Take ‘redness’ I can accept your idea of red might overlap with mine, or be subtly different or be missing altogether if you’re colour blind. I can further accept my dog or a leopard might see it differently again, and a plant not at all. But as a good post enlightenment ‘atomist’, I felt ‘redness’ was ‘real’ not subjective. Whatever jingling of photons against molecules it is, ‘red’ for me was the name for a real ‘observable’ characteristic of the handsome poppies dotted in the wheatfields of Charente-Maritime.

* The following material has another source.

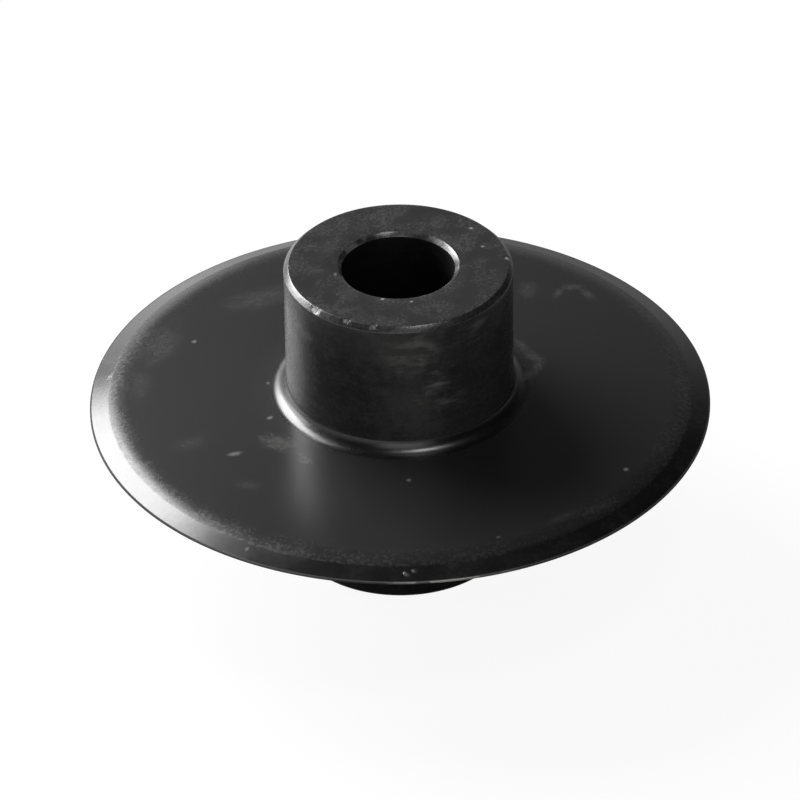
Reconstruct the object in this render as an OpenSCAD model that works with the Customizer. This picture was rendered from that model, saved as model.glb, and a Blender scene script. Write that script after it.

I’m attracted by McCabe’s account that the big difference between a car and a cheetah, is one is made of parts, the other is only comprehensible as a whole. One can be taken apart and put back together again, the other can’t. One can exist uniquely as the only one of it’s kind, the other requires mates, progenitors and offspring to come to exist and continue to truly exist.

And so it is with humans. What we call ‘red’ is the product of millions of years of evolution and thousands of years of language – in an unbroken physical, linguistic and cultural chain. This unbroken chain can be ‘atomised’ into its constituent parts – which certainly helps us to grapple with what is and isn’t ‘red’, but that doesn’t really capture the phenomenon or the ‘phenomenology’.

There is no ‘red’ without humans to see it and a shared human language to describe it. We can describe the photons bouncing off the lattice of the petal, hitting the retina and sparking the neurones. Using language we can think hard about it and describe it to others. But before there was language to describe it, think it and name it there was no ‘red’. There were plants but no poppies.

What I call a poppy, Montaigne would have recognised as a pavot, Aquinas as a papaver and Aristotle as a παπαρούνα. Same sensory apparatus, languages from the same family tree, many common cultural references. Different words, similar – although never exactly the same – human experience: ‘redness’.

Being part of that unbroken chain of evolution, languages, knowledge and ideas is far richer than photons bouncing off a lattice. It’s good to look at the parts, but as Aquinas reminds us, it is the whole which is the special bit.